A graph is a non-linear data structure that helps us describe entities and it's relationships to other entities.
For example, you may use the graph data structure to represent friends in a social media website.
Graphs are very useful because they can describe a great deal of problems we have in the real world.
But before we move on, we have to break down the graph even more.
Essential Terminology
A graph (V,E) is made out of two parts:
- Collection of Vertices (V): Your basic node (i.e user, place, event, etc...)
- Collection of Edges (E): They represent the relationships between nodes. In mathematical terms, they can be represented by coordinates of two nodes (u,v).
We can represent the graph above by:
V = {0, 1, 2, 3, 4}
E = {
(0,1), (0,4), (1,0),
(1,2), (1,3), (1,4),
(2,1), (2,3),
(3,1), (3,2), (3,4),
(4,0), (4,1), (4,3),
}
G = {V, E} // A graph is a collection of vertices and edges
Types of Graphs
While researching, I've come across many different types of graphs, but to save you time I've narrowed it down to two basic types:
- Directed Graph
- Simple Graph
Directed Graphs
A graph where all edges are directed from one vertex to another vertex is called a directed graph.
The connections are not bidirectional, meaning that if we have a connection from A to B, that doesn't mean we have a connection from B to A.
But you might ask "Why will we use something like this?"
Well, there are many use cases for directed graphs, here are a few:
- Twitter: When you follow someone, that's a direct connection, the other person doesn't need to follow you.
- Flights: You might be able to fly from Paris to London, but there's no guarantee that you can fly from London to Paris.
- Road Networks: Some roads are one-way, others are two-way, you get the gist.
Simple Graphs
Graphs that are always two-way connections are called simple graphs.
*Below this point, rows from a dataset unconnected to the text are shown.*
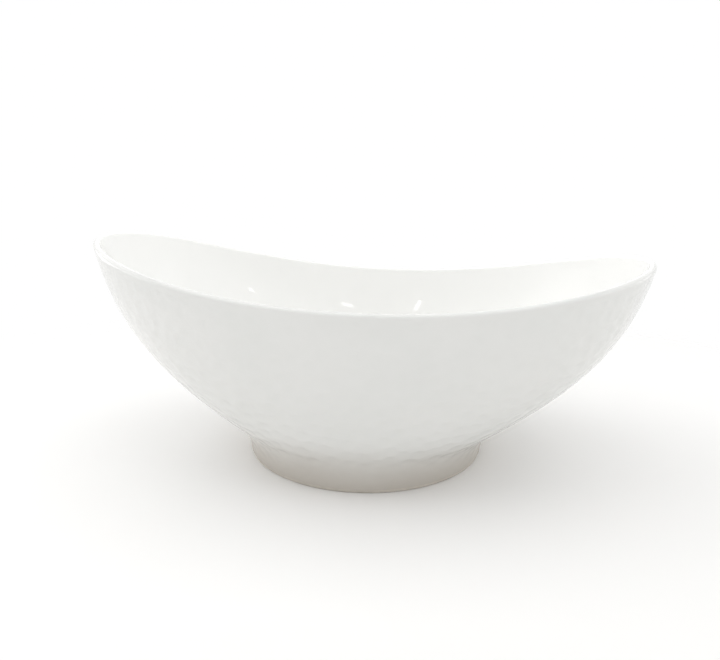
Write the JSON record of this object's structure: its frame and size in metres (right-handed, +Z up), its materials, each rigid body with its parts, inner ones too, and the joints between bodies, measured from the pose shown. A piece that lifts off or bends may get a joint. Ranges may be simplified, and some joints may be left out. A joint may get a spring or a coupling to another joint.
{
  "type": "serving bowl",
  "caption": "Oval white porcelain serving bowl: saddle-shaped rim rising to both ends, hammered outside, smooth glossy inside, low round foot ring.",
  "frame": {"origin": "on the table under the middle of the bowl, at the bottom centre of its bounding box", "axes": "+Z up, X along the bowl's length with the lower end at +X, Y across it"},
  "size_m": [0.3, 0.19, 0.1246],
  "materials": {
    "porcelain": "bare fired porcelain, fine and matt, seen only on the edge that stands on the table",
    "liner_glaze": "smooth clear glaze over white porcelain, high gloss",
    "outer_glaze": "clear glaze over white porcelain with shallow hammered facets, glossy"
  },
  "bodies": {
    "root": {"bowl_body": "porcelain", "foot_ring": "porcelain", "inner_glaze": "liner_glaze", "outer_glaze": "outer_glaze", "well_glaze": "outer_glaze"}
  },
  "joints": []
}
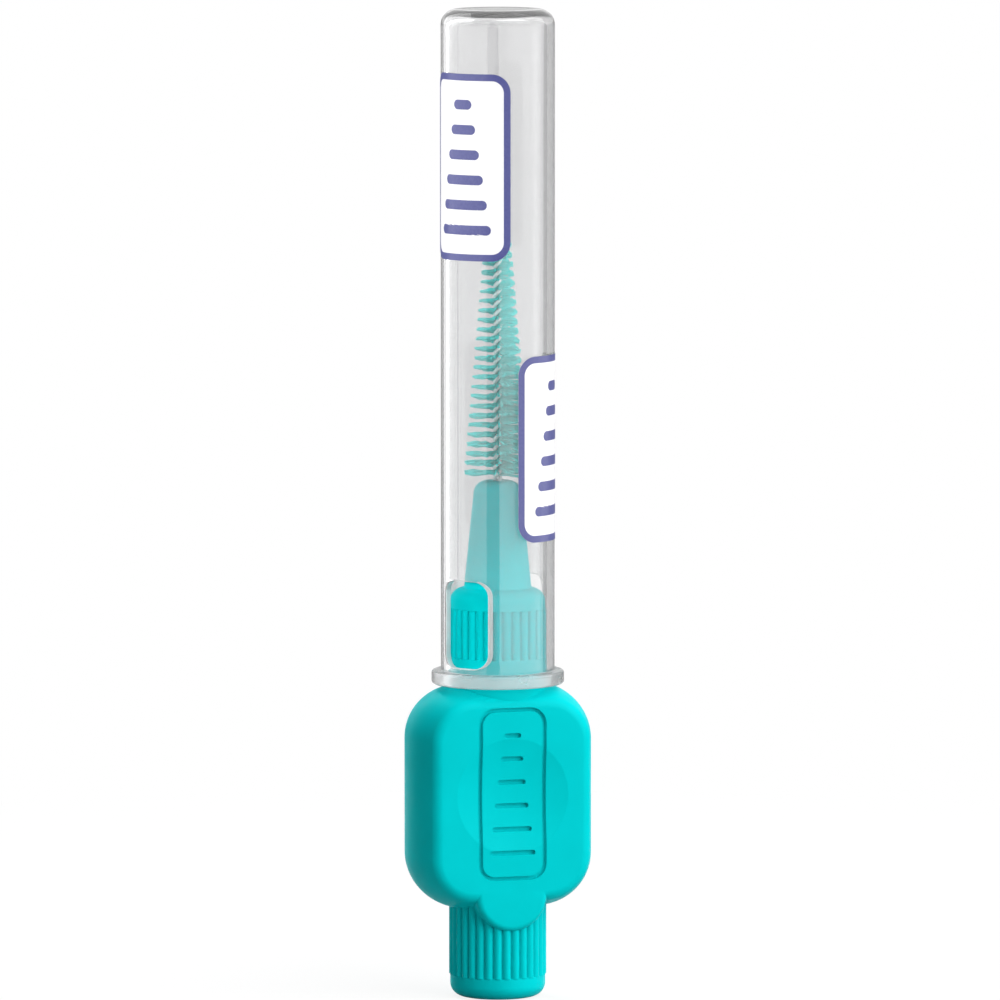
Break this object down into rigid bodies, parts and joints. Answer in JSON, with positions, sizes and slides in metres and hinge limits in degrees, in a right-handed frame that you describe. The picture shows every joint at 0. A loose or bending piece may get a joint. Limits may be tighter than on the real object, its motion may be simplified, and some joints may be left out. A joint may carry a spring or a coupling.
{
  "type": "interdental brush",
  "caption": "Interdental brush: a conical bristle head on a twisted wire, a flat thumb grip with ribbed ends, and a clear cap that pulls off.",
  "frame": {"origin": "centre of the lower end face of the handle's stub, on the long axis of the brush", "axes": "+Z along the wire towards the tip and the cap's closed end, -Y out of the front face of the grip, +X to the right of that face"},
  "size_m": [0.0138, 0.0098, 0.0735],
  "materials": {
    "handle_plastic": "satin moulded",
    "wire_steel": "drawn",
    "wire_coat": "smooth coat",
    "filament": "drawn nylon",
    "clear_plastic": "clear gloss",
    "white_ink": "printed"
  },
  "bodies": {
    "brush": {"handle": "handle_plastic", "core_wire": "wire_steel", "wire_coating": "wire_coat", "bristles": "filament"},
    "cap": {"cap": "clear_plastic", "panel_upper": "white_ink", "panel_lower": "white_ink"}
  },
  "joints": [
    {"name": "cap_slide", "type": "slide", "parent": "brush", "child": "cap", "axis": [0, 0, 1], "range_m": [0, 0.042]}
  ]
}
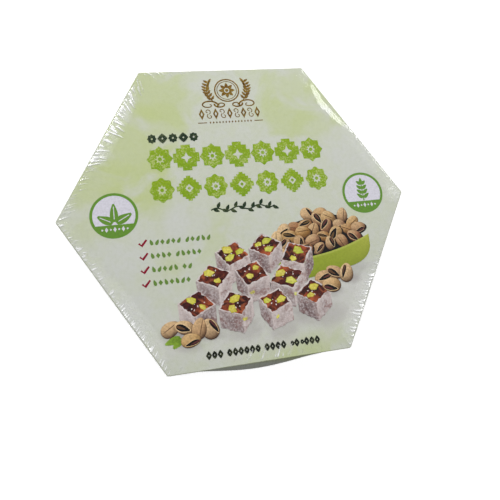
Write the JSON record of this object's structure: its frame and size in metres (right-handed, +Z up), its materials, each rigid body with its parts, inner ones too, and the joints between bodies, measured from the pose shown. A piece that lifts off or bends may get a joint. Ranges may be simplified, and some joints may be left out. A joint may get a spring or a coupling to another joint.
{
  "type": "hexagonal sweets carton",
  "caption": "Shut hexagonal card carton of cubed nut jelly sweets, wrapped in clear shrink film, printed lid up; it lies flat on its underside.",
  "frame": {"origin": "middle of the carton's hexagon on the film's underside, where it rests", "axes": "+X from corner to corner, to the right of the lid's print; +Y towards the top of the print, so -Y faces the front wall; +Z up out of the printed lid"},
  "size_m": [0.1608, 0.1438, 0.0312],
  "materials": {
    "printed_card": "satin print, pale green wash",
    "plain_card": "matt unprinted card",
    "clear_film": "glossy clear shrink film"
  },
  "bodies": {
    "root": {"carton_lid": "printed_card", "carton_base": "plain_card", "shrink_film": "clear_film"}
  },
  "joints": []
}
Our first example (at the beginning of the post) was a simple graph (also called undirected graphs).
PS. Through out this post, whenever I say graphs, I'm gonna mean simple graphs.
Weighted Graphs
So far we assume that every edge is equal to each other. Unfortunately, life doesn't work that way, the distance between France and Germany is shorter than France and the USA. This is why we add a weight to each edge. A graph with weighted edges is called a weighted graph.
Applications
Graphs are very useful, they can represent many real-life models.
Here are a few notable use cases:
- Social Graphs: This helps showcase the relationship between you and the people, places and thing you interact with online.
- Knowledge Graphs: This is notably used at Google, to connect data to each other. For example, the painting "Mona Lisa" is associated to "Leonardo Davinci", in which he is associated to his other painting, and the rest of his information.
- Recommendation Engines: Graphs helps us build recommendation engines, for example in Netflix, if you like "The Witcher", you will be recommended other shows by people who also liked "The Witcher". Everything is connected to each other.
- Path Optimization Algorithms: What's the best way to get from Tokyo to London, or from your local grocery store to your nearest home. These types of questions can be modelled and solved using graphs. This is already being used in most map applications such as Google Maps.
Types of Implementations
Now that we have the theory covered, let us move into more practical stuff.
There are three main ways to implement graphs:
- Adjacency Matrix
- Adjacency Lists
- Adjacency Sets
Let us cover each implementation with it's pros and cons.
Adjacency Matrix
In adjacency matrix, we represent the graph in a two-dimensional array of V x V vertices.
If any element of graph[i][j]
is 1, this means that there is an edge connecting vertex i with vertex j.
This approach if very fast for look-ups. Because we can instantly get the value of graph[i][j]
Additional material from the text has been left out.